Anyone still using USB debugging?

I have an HP point of sale system which is a tablet on a pedestal base. My driver exhibits a problem on this machine only, thus I need to debug on it specifically. The base has an ethernet jack, 2 com ports, and half a dozen USB ports. Unfortunately, the ethernet and com ports are actually connected to a USB bus and thus not being recognized by windbg (also verified NIC vid:pid is not in the list). The USB A ports are not debug compatible per usbview. The tablet itself has a USB C port which does show as debug compatible, but when I use the datapro USB debugging cable with a Belkin USB C male to A female adapter I still get nothing.

I decided to try 2 other systems, both with regular USB 3.0 A ports which report as debug compatible (i.e. no C-to-A adapter in the mix, just the datapro cable) and I cannot get any combination to connect in windbg. The USB driver installed on the host the first time, but nothing after. No errors in device manager on either end, nor in windbg. No sign of any kind of USB debugging device in device manager. I’m running Win 10 21H1 x64.

So before I knock myself unconscious with the head-beating, has anybody successfully used USB debugging in recent years with recent-ish OS versions?

Yes, I regularly use USB3 debugging on a system that does not have a NIC with a vid:pid in the list or standard 16550 serial ports.

It sounds like you already have some familiarity with USBView and finding ports capable of debugging. I’m sorry for your frustration. I’ve been there. One thing I’ve found is it’s almost always required is setting the bus params as outlined here.

Thanks for the response! Glad to hear it works for somebody, gives me some hope of finding a solution. I have followed every step of that process including setting busparams, confirming the target port is debugging capable, picking a compliant target name, installing the drivers with the correct bitness, etc. Just not sure where to turn when there are no errors on either end.

Can you indicate what you see in device manager on your host and target? I’m guessing nothing special on the host, but some kind of USB debugging device on the target?

And just to confirm, there is no step where the actual target port is specified, right? E.g. I have a busparams of 0.20.0 but that controller has 3 physical ports. I didn’t see any step where I’d actually specify to bcdedit or windbg which of those 3 I am using. So that detail must not be needed?

Nothing unusual shows up in Device Manager on the host or target machines. I can see the USB host controller my port goes through. FWIW, I use the WinDbg Preview available through the Microsoft Store, and I run it with admin privileges.

My suspicion is that you haven’t actually found the appropriate debug port (even though it looks like you have). I’m in a unique position because the target I’m debugging is a computer we make. I helped with the USB schematics to put the debug port where I wanted it.
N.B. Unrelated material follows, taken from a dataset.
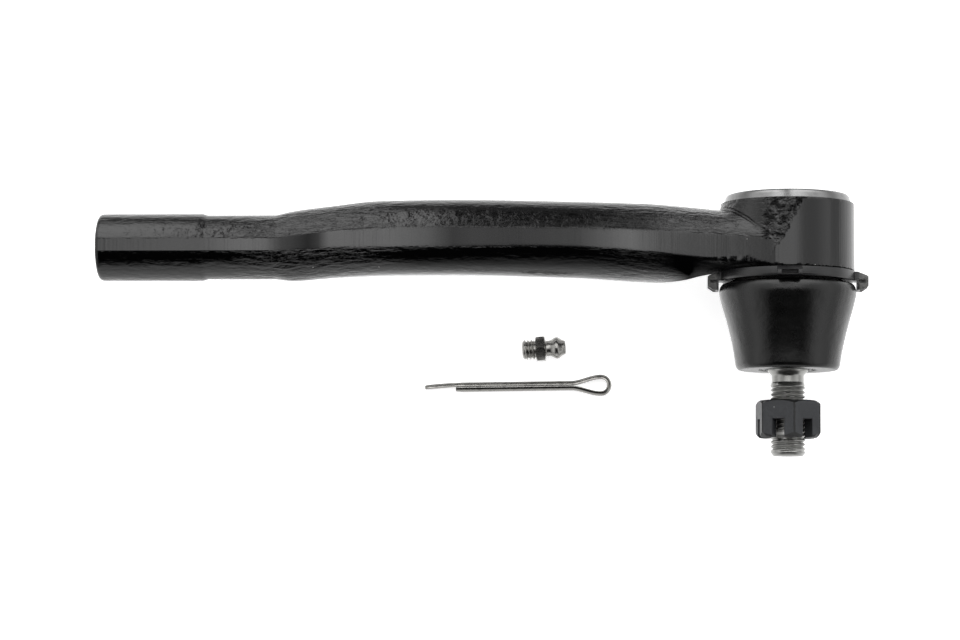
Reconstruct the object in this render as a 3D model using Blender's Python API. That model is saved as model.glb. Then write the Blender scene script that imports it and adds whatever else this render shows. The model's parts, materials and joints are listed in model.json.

Thank you again for your response. Can you elaborate a bit on that “might not be the appropriate port” part? Is there some way UsbView can mislead me? I was using a USB3.0 thumbdrive to connect to each physical port so I could know exactly which was which.

I have a few new hardware bits coming in the mail tomorrow (a different brand of USB debug cable and a USB3.0 pci adapter from the same manufacturer claiming to be compatible with debugging). At least that should provide a known-good environment on the host side. I have limited options on the target side as it has to be this exact target and being a tablet there’s no way for me to add a card, port, etc.

I got hopeful for a second that your clue on using the Windbg preview was going to solve my issues. When I started digging around I noticed that the latest regular Windbg includes an unsigned usb2dbg.sys. So even though windbg had installed this driver on the first usb connection, the driver was silently failing to load due to being unsigned. The driver included with the MS store windbg preview is signed, so I installed that one instead. Using net start it starts up without issue. But neither the preview nor the regular are able to connect still… note that I do now see a “USB Debug Connection Device” under “USB serial bus controllers” on the host machine’s device manager. It comes and goes as I plug/unplug the cable. So I guess that’s progress :wink:

Well I think this is hopeless. My new PCI controller, cable and A-to-C adapter showed up early and I tried them out. I was able to debug my laptop a couple of times but it seems very fragile. I hit “can’t reset hub” errors on the host after a while and couldn’t resolve via cable plug/unplug or windbg restart. Had to fully reboot both machines.

I was never able to get this tablet to connect at all. With my laptop as a target, when things are working, as soon as I plug the cable in I see the new USB debug device in devmgr. But with the tablet I never even get to that point.